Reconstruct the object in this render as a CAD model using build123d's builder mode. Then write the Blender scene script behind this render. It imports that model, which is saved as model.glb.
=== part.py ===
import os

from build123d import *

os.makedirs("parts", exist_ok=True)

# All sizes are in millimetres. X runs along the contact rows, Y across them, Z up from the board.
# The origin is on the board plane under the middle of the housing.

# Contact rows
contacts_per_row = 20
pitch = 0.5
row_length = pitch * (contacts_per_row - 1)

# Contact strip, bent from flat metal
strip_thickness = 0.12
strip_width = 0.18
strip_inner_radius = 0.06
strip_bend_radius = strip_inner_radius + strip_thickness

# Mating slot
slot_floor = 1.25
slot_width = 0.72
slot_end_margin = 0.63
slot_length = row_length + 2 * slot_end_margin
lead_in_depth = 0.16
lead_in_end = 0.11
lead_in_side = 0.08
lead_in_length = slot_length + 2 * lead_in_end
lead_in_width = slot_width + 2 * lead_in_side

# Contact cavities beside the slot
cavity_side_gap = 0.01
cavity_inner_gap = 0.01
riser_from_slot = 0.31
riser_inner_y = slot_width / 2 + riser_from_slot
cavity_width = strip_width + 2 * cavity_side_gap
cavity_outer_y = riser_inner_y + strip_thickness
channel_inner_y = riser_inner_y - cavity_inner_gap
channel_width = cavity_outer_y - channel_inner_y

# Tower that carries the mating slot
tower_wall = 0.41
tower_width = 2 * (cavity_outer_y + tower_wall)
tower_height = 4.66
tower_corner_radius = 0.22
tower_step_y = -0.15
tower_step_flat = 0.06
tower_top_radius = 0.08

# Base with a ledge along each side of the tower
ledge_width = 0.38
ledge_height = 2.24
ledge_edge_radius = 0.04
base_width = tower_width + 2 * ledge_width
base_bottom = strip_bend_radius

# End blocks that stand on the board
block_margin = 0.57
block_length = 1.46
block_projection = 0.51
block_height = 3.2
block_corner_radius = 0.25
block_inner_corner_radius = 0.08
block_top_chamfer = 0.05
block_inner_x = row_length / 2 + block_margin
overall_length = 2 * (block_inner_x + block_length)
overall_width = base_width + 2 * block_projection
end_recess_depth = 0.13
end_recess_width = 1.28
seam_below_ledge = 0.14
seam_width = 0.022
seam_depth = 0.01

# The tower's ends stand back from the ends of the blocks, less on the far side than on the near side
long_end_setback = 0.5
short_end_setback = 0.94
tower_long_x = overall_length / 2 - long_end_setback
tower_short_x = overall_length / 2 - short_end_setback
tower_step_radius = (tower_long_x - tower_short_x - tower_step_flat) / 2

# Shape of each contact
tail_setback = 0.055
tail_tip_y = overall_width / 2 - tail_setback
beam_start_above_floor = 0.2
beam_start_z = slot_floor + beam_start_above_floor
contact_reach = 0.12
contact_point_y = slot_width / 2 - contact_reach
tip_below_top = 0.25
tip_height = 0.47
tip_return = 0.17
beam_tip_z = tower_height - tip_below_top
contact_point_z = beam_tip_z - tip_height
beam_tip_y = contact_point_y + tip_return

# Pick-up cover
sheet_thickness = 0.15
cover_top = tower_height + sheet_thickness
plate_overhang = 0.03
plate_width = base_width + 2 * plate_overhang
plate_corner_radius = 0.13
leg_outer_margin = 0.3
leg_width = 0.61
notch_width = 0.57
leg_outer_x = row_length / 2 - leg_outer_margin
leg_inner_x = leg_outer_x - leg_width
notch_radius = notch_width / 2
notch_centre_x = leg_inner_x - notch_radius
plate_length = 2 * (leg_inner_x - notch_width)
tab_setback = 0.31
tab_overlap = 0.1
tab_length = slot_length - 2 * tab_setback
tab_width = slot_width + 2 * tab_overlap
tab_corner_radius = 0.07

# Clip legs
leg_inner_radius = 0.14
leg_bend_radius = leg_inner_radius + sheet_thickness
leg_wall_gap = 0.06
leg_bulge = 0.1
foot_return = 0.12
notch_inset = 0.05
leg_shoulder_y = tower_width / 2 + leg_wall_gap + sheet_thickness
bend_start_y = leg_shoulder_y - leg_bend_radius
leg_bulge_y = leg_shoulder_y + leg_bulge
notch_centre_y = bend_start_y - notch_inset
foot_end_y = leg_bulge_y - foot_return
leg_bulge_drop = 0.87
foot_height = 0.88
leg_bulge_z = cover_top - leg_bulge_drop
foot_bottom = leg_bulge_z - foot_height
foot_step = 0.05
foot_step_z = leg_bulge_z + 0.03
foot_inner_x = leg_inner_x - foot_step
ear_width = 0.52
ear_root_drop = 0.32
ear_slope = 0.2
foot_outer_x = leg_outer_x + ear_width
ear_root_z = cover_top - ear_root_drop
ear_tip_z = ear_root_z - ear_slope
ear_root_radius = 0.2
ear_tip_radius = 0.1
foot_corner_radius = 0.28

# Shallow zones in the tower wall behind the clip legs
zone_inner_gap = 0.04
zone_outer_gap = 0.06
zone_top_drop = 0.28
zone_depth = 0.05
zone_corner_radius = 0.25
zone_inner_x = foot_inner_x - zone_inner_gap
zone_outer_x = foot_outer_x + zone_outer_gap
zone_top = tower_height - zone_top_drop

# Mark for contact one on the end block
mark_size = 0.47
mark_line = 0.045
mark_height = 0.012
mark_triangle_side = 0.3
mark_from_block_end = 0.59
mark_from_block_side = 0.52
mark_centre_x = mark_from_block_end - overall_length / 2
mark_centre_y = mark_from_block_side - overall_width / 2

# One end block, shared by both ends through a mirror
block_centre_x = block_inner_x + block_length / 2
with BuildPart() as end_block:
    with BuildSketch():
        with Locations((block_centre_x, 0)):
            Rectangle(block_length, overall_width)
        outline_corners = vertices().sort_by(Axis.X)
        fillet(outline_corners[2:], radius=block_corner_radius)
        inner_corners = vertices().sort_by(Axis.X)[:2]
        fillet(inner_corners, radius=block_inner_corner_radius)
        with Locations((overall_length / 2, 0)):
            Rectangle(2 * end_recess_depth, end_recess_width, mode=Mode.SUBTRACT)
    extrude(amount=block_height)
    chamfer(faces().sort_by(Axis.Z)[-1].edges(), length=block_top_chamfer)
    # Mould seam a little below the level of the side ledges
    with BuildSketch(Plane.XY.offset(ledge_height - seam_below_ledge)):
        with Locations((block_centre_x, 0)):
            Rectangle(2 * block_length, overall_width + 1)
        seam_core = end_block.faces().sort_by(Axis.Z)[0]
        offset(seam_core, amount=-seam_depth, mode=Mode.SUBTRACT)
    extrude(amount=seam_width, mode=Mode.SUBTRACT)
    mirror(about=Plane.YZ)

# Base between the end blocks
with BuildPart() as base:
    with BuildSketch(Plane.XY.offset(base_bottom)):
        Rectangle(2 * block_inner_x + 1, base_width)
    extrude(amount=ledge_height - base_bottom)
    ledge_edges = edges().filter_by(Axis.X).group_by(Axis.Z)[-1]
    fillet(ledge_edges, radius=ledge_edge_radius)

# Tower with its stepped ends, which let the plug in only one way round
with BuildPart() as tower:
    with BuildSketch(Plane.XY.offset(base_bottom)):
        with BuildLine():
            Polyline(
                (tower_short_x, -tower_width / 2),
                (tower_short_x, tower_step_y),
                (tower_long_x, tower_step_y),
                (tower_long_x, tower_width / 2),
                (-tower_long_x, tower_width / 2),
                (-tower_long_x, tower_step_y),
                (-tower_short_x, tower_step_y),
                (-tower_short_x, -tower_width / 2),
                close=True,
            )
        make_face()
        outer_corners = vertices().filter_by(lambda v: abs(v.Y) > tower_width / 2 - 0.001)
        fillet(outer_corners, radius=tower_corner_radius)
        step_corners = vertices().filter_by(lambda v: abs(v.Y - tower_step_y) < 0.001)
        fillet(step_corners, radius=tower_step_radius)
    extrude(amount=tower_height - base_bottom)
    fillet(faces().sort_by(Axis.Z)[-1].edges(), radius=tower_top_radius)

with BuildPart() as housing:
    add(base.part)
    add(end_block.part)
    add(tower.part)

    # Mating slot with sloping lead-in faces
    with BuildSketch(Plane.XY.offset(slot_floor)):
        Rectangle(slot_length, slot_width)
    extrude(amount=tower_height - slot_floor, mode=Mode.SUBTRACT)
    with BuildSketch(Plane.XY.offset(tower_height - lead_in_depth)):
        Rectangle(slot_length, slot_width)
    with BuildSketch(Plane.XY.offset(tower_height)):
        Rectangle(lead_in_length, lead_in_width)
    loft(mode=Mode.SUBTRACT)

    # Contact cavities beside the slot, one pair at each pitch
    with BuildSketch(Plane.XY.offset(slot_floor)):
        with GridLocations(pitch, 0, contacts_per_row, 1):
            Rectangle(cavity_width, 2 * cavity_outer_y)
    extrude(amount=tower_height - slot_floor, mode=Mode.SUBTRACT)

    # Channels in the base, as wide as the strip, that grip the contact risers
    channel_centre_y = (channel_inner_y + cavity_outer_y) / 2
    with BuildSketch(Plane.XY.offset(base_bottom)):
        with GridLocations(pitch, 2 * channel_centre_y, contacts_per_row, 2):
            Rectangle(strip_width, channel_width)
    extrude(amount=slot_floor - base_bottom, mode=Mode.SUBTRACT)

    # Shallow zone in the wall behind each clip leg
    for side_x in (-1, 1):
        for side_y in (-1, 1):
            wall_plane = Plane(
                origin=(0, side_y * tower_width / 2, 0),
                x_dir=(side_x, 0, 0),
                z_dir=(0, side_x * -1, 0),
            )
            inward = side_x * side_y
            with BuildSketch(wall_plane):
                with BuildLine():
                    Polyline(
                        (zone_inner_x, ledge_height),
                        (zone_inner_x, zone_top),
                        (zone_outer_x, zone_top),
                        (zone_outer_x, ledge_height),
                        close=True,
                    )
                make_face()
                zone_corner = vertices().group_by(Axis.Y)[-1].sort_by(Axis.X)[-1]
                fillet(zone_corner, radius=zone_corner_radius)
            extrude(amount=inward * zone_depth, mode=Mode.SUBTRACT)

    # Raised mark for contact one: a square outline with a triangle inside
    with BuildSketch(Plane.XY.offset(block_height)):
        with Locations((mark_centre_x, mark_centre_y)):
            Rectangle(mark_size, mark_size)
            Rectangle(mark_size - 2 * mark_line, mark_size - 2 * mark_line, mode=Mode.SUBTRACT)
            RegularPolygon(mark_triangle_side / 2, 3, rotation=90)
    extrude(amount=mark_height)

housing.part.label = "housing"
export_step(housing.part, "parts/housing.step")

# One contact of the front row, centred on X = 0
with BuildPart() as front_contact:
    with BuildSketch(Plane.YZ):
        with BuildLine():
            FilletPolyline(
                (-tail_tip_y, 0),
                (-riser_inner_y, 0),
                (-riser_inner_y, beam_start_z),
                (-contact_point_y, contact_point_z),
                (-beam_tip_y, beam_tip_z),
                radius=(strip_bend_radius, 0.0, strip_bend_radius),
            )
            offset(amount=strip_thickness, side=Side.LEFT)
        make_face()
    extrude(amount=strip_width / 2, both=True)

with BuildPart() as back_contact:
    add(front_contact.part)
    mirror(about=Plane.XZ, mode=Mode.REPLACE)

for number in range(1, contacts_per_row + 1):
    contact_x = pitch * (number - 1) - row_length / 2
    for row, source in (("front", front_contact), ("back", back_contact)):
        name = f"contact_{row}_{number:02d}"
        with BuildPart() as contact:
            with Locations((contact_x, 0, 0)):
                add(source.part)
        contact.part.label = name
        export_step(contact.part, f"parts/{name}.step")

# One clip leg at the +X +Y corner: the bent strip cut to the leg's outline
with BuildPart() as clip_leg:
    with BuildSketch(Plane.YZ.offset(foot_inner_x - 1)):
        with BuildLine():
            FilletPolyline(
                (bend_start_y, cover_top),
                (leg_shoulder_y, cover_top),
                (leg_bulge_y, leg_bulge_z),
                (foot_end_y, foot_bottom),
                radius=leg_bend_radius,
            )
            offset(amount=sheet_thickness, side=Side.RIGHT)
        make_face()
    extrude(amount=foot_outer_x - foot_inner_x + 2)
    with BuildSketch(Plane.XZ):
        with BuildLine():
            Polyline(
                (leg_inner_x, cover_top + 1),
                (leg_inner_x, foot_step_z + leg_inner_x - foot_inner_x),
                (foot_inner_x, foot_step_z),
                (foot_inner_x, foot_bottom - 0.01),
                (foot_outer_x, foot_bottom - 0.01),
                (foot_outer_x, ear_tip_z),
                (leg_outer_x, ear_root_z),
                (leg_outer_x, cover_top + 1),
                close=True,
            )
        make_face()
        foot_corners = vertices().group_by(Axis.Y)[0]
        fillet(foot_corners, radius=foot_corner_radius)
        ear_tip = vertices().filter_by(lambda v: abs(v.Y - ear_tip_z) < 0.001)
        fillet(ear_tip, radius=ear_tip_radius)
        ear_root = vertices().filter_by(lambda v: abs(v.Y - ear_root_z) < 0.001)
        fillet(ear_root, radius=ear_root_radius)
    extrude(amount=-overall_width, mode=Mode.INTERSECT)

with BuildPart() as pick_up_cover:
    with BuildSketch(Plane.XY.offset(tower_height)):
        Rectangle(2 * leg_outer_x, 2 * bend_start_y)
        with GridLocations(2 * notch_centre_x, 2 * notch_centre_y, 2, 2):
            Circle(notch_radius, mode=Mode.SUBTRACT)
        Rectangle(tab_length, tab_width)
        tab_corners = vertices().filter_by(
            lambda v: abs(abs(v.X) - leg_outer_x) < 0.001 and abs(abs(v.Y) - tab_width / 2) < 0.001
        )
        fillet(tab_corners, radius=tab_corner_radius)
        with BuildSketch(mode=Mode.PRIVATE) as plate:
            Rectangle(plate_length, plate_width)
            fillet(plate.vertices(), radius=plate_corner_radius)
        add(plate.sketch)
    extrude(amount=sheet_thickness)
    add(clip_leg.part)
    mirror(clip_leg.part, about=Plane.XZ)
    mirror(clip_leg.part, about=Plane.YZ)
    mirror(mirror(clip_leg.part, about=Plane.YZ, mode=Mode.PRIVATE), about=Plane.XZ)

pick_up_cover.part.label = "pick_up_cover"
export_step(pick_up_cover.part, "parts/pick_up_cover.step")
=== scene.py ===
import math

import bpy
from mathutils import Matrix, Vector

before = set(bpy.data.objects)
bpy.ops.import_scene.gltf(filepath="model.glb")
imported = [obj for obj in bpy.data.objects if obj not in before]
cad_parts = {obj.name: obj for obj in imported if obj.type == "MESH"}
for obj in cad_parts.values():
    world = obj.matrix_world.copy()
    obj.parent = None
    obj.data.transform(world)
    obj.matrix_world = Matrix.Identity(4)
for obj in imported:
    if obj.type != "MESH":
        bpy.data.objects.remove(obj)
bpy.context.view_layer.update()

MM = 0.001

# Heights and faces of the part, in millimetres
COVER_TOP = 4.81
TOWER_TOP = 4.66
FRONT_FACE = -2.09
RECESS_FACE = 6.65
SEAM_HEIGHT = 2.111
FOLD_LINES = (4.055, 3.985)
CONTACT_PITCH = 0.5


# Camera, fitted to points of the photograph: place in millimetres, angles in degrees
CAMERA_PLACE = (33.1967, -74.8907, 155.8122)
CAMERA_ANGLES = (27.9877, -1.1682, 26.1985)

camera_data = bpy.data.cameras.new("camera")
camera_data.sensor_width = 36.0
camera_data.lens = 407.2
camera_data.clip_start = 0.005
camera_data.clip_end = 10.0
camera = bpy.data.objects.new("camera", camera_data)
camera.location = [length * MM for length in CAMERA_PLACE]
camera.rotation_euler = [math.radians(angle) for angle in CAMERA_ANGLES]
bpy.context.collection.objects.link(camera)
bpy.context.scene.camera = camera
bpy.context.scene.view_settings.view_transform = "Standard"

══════

Taking the lines above, repeat exactly those from the line that contains "ear_tip = vertices().filter_by(lambda" through the line that contains "CAMERA_ANGLES = (27.9877, -1.1682, 26.1985)", and both of those lines as well. Include nothing else.

        ear_tip = vertices().filter_by(lambda v: abs(v.Y - ear_tip_z) < 0.001)
        fillet(ear_tip, radius=ear_tip_radius)
        ear_root = vertices().filter_by(lambda v: abs(v.Y - ear_root_z) < 0.001)
        fillet(ear_root, radius=ear_root_radius)
    extrude(amount=-overall_width, mode=Mode.INTERSECT)

with BuildPart() as pick_up_cover:
    with BuildSketch(Plane.XY.offset(tower_height)):
        Rectangle(2 * leg_outer_x, 2 * bend_start_y)
        with GridLocations(2 * notch_centre_x, 2 * notch_centre_y, 2, 2):
            Circle(notch_radius, mode=Mode.SUBTRACT)
        Rectangle(tab_length, tab_width)
        tab_corners = vertices().filter_by(
            lambda v: abs(abs(v.X) - leg_outer_x) < 0.001 and abs(abs(v.Y) - tab_width / 2) < 0.001
        )
        fillet(tab_corners, radius=tab_corner_radius)
        with BuildSketch(mode=Mode.PRIVATE) as plate:
            Rectangle(plate_length, plate_width)
            fillet(plate.vertices(), radius=plate_corner_radius)
        add(plate.sketch)
    extrude(amount=sheet_thickness)
    add(clip_leg.part)
    mirror(clip_leg.part, about=Plane.XZ)
    mirror(clip_leg.part, about=Plane.YZ)
    mirror(mirror(clip_leg.part, about=Plane.YZ, mode=Mode.PRIVATE), about=Plane.XZ)

pick_up_cover.part.label = "pick_up_cover"
export_step(pick_up_cover.part, "parts/pick_up_cover.step")
=== scene.py ===
import math

import bpy
from mathutils import Matrix, Vector

before = set(bpy.data.objects)
bpy.ops.import_scene.gltf(filepath="model.glb")
imported = [obj for obj in bpy.data.objects if obj not in before]
cad_parts = {obj.name: obj for obj in imported if obj.type == "MESH"}
for obj in cad_parts.values():
    world = obj.matrix_world.copy()
    obj.parent = None
    obj.data.transform(world)
    obj.matrix_world = Matrix.Identity(4)
for obj in imported:
    if obj.type != "MESH":
        bpy.data.objects.remove(obj)
bpy.context.view_layer.update()

MM = 0.001

# Heights and faces of the part, in millimetres
COVER_TOP = 4.81
TOWER_TOP = 4.66
FRONT_FACE = -2.09
RECESS_FACE = 6.65
SEAM_HEIGHT = 2.111
FOLD_LINES = (4.055, 3.985)
CONTACT_PITCH = 0.5


# Camera, fitted to points of the photograph: place in millimetres, angles in degrees
CAMERA_PLACE = (33.1967, -74.8907, 155.8122)
CAMERA_ANGLES = (27.9877, -1.1682, 26.1985)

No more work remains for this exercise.